Wahceta watched her charge with fear for the future. White Doe had temper, intelligence, wit, ability. She would roam the forests alone, unafraid. She knew where the bee-trees were, for even as a child she saw that the bees would gather at the basswood, and then loaded with honey would fly straight away for their homes. To follow them in their flight required a practised eye, but this White Doe had, and always the white doe followed her. She wove the inner bark of the slippery-elm into baskets, and would supply the teepee of Wahceta and Manteno with more berries, potatoes and goobers than any other teepee enjoyed.
Then she laid out gardens and tilled the soil with a wonderful wooden hoe, carved out of solid hickory with her own hands. Wahceta was growing old, and as her sight was becoming dim White Doe would lead her about through the forest and care for her as Wahceta once cared for White Doe.
The work of looking after Manteno's tent drifted by degrees into the hands of White Doe. Her industry, her thrift, her intelligence set her apart.
The Indian is like a white man in this: he allows work and responsibility to drift into the hands of those who can manage them. White Doe set about to build stone houses to replace the bark teepees. Where did she get the idea? Prenatal tendencies you say? Possibly. She drew pictures with a burnt stick on the flat surface of the cliff, and then ornamented these pictures with red and blue chalk which she dug from the ground. She took the juice of the grape, the elder and the whortleberry, and brewed them together to make wondrous colors for the pictures: and in some of the caves of North Carolina may be seen the pictures, even unto this day, drawn by White Doe. Wahceta passed away and her form was wrapped in its winding-sheet of deerskins and bark and placed high in the forks of a tree-top, awaiting the pleasure of the Great Spirit.
Manteno also died. And the people did not choose another chief—they looked to White Doe for counsel and guidance. She was their "medicine-man," in case of sickness or accident, and in health their counselor and Queen. Indians from other towns and distant came to her. She cured the sick and healed the lame.
She lived alone in a stone hut, guarded by a wolf and a bear that she had brought up from their babyhood. They followed her footsteps wherever she went, and also, too, came the white doe, fleet of foot, luminous of eye, sensitive, intelligent, seemingly intent on carrying the messages of her mistress.
White Doe, the Indian Queen, with long yellow hair, and the big, mild, yet searching blue eyes, knew her power and exercised it.
Indian braves, young and handsome, came and sat on the grass cross-legged for hours, at a discreet distance from her hut, making love to her in pantomime. They sent her presents rare and precious, of buckskins, tanned soft as velvet, nuggets of silver strung as beads and strings of wampum.

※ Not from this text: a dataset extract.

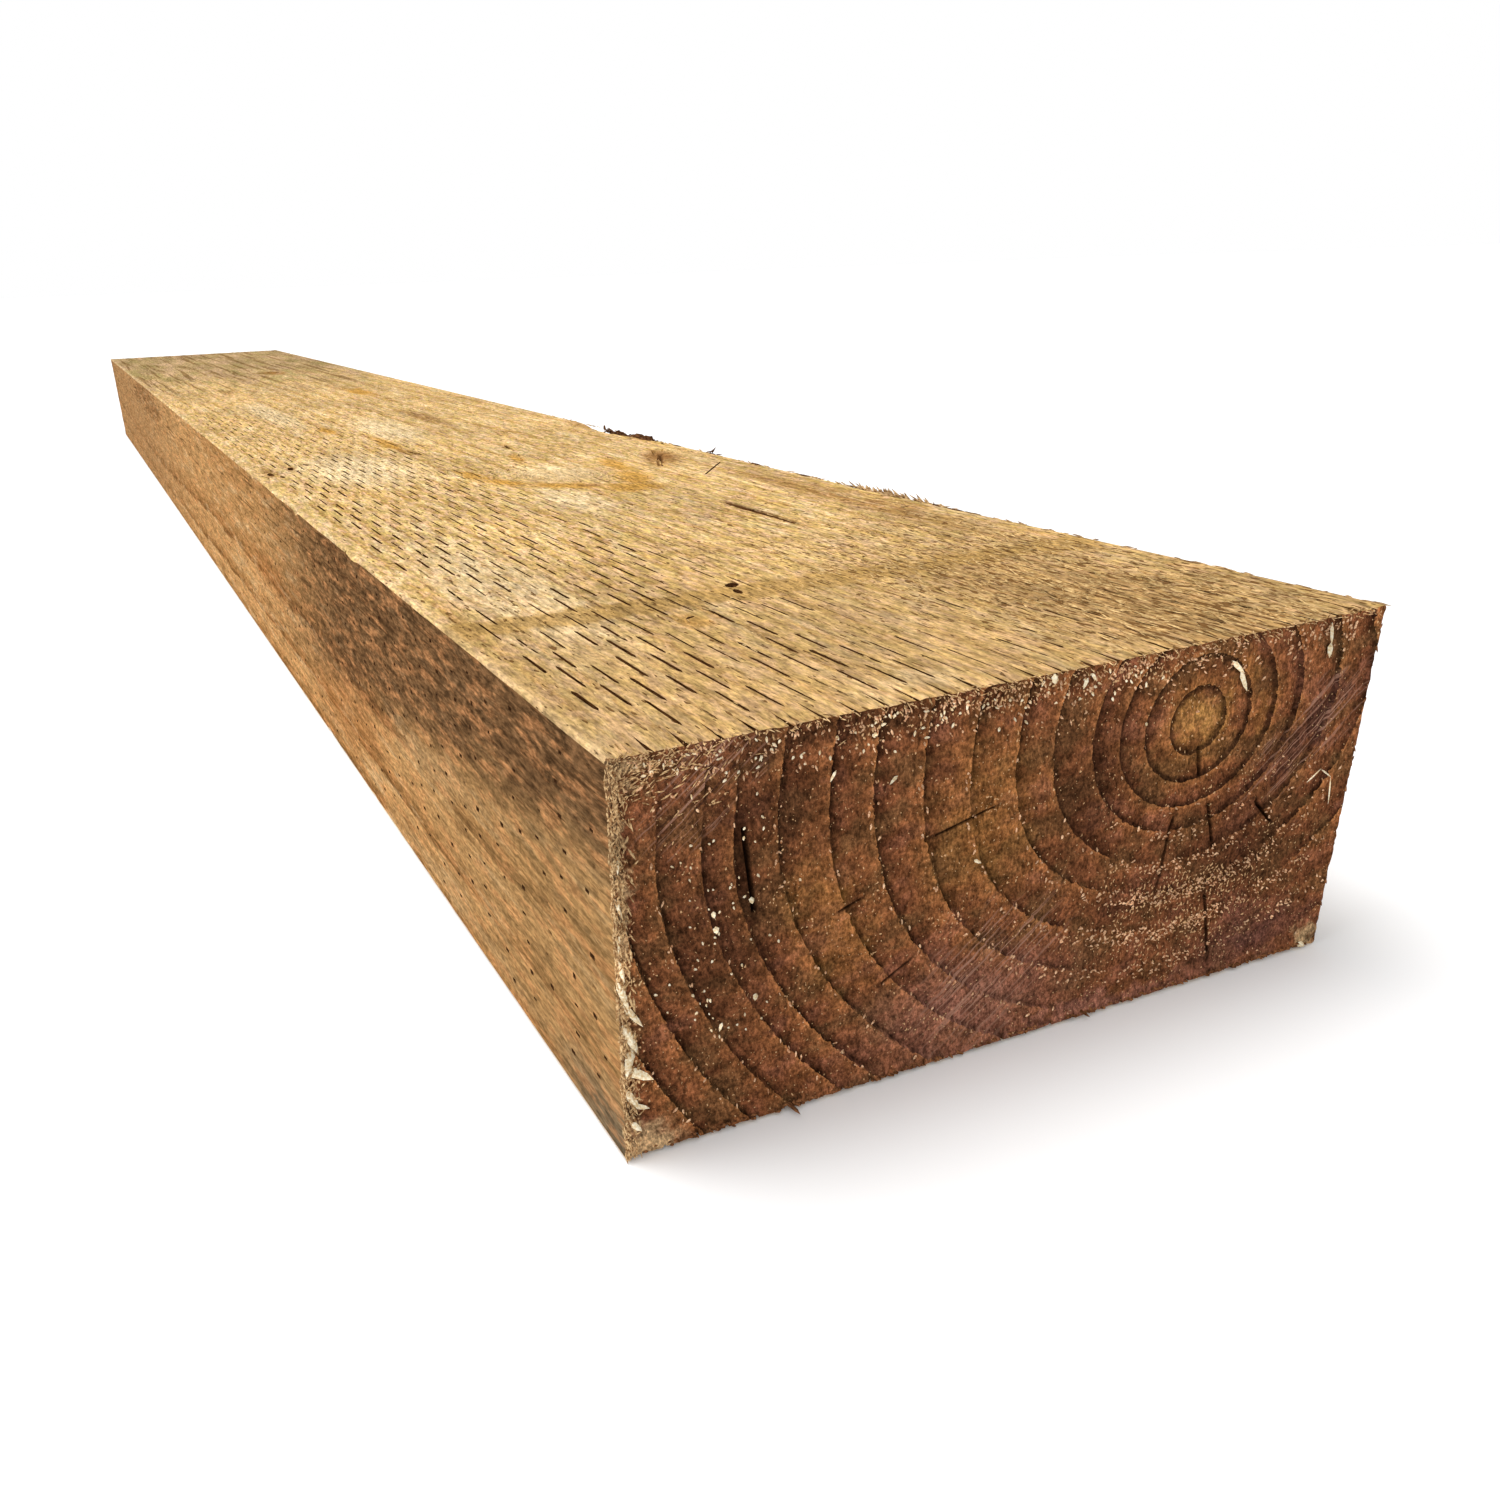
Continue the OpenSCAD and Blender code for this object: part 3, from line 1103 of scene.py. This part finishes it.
def narrow_material():
    """The browner narrow faces."""
    s = Shader("sawn_narrow_face")
    along, inward, down = s.from_corner()
    face = s.combine(along, down, inward)
    grain = s.attribute("grain", "Vector")
    growth = s.attribute("growth")
    loose = s.strayed(face, 12, (14, 6, 0))

    ragged = s.noise(grain, (40, 3.0, 3.0), 3, 0.6)
    phase = s.math("FRACT", s.plus(growth, s.times(ragged, 0.4)))
    s.wood = s.ramp(phase, [
        (0.0, (0.55, 0.31, 0.122)),
        (0.5, (0.52, 0.29, 0.112)),
        (0.85, (0.38, 0.19, 0.065)),
        (0.95, (0.20, 0.09, 0.03)),
        (1.0, (0.46, 0.25, 0.09)),
    ])
    patch = s.noise(grain, (40, 5, 5), 4, 0.65)
    s.paint((0.66, 0.43, 0.21), s.span(patch, 0.50, 0.68, 0.0, 0.7))
    s.paint((0.30, 0.15, 0.055), s.span(patch, 0.46, 0.32, 0.0, 0.7))
    red = s.spots(loose, [(290, 72, 105, 26, 8), (470, 52, 80, 14)])
    s.paint((0.38, 0.16, 0.05), red, 0.5)
    pale = s.spots(loose, [(150, 52, 70, 8, 6), (545, 70, 16, 6), (615, 70, 18, 6), (130, 93, 120, 5)])
    s.paint((0.62, 0.40, 0.19), pale, 0.5)
    s.paint((0.31, 0.18, 0.072), s.span(along, 260, 20, 0.0, 0.6))
    edge = s.noise(face, (36, 7, 7), 4, 0.7)
    limit = s.plus(s.times(along, 0.13), s.times(edge, 30))
    band = s.times(s.span(s.minus(down, limit), 22, -4), s.span(along, 520, 250))
    s.paint((0.115, 0.056, 0.026), band, 0.85)
    dirt = s.times(s.span(along, 60, 5), s.span(down, 78, 95))
    s.paint((0.16, 0.12, 0.075), dirt, 0.85)
    s.paint((0.31, 0.175, 0.078), s.span(along, 700, 1300, 0.0, 0.6))
    s.paint((0.24, 0.10, 0.03), s.attribute("knot"), 0.7)

    hue = s.noise(grain, (16, 3, 3), 3, 0.6)
    s.mottle(hue, 0.80, 1.22)
    s.paint((0.50, 0.22, 0.085), s.span(hue, 0.50, 0.62, 0.0, 0.4))
    streak = s.noise(grain, (26, 1.6, 1.6), 4, 0.7)
    clump = s.noise(grain, (8, 2.2, 2.2), 4, 0.7)
    s.wood = s.mix(s.mottled(streak, 0.76, 1.20), s.mottled(clump, 0.48, 1.52), band)
    fibre = s.noise(grain, (3.4, 1.0, 1.0), 2, 0.6)
    s.mottle(fibre, 0.72, 1.26)
    lines = s.noise(grain, (60, 1.6, 1.6), 2, 0.6)
    line = s.times(s.span(lines, 0.60, 0.67), s.span(down, 48, 20))
    s.paint((0.07, 0.034, 0.014), line, 0.7)
    # Painted shade inside the small incisions by the sunk attribute, partly the darker treatment soaked
    # into them.
    s.paint((0.06, 0.026, 0.011), s.span(s.attribute("sunk"), 0.0, 0.035))
    height = s.plus(s.times(fibre, 0.6), s.times(streak, 1.0))
    return s.finish(s.span(fibre, 0.3, 0.7, 0.62, 0.85), height, 0.0010)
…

These braves she set to work down in the bottom-lands. It is said that no other person was ever able to set the male Indian to work. But for her the braves built stone houses, planted gardens, and laid stepping-stones across the fords, so that she could walk across dry-shod. The nuggets of silver that they brought her from the mountains she fashioned into an exquisite arrow of silver, sharper at the point than the sharpest flint. For days and weeks and months she worked making the silver arrow.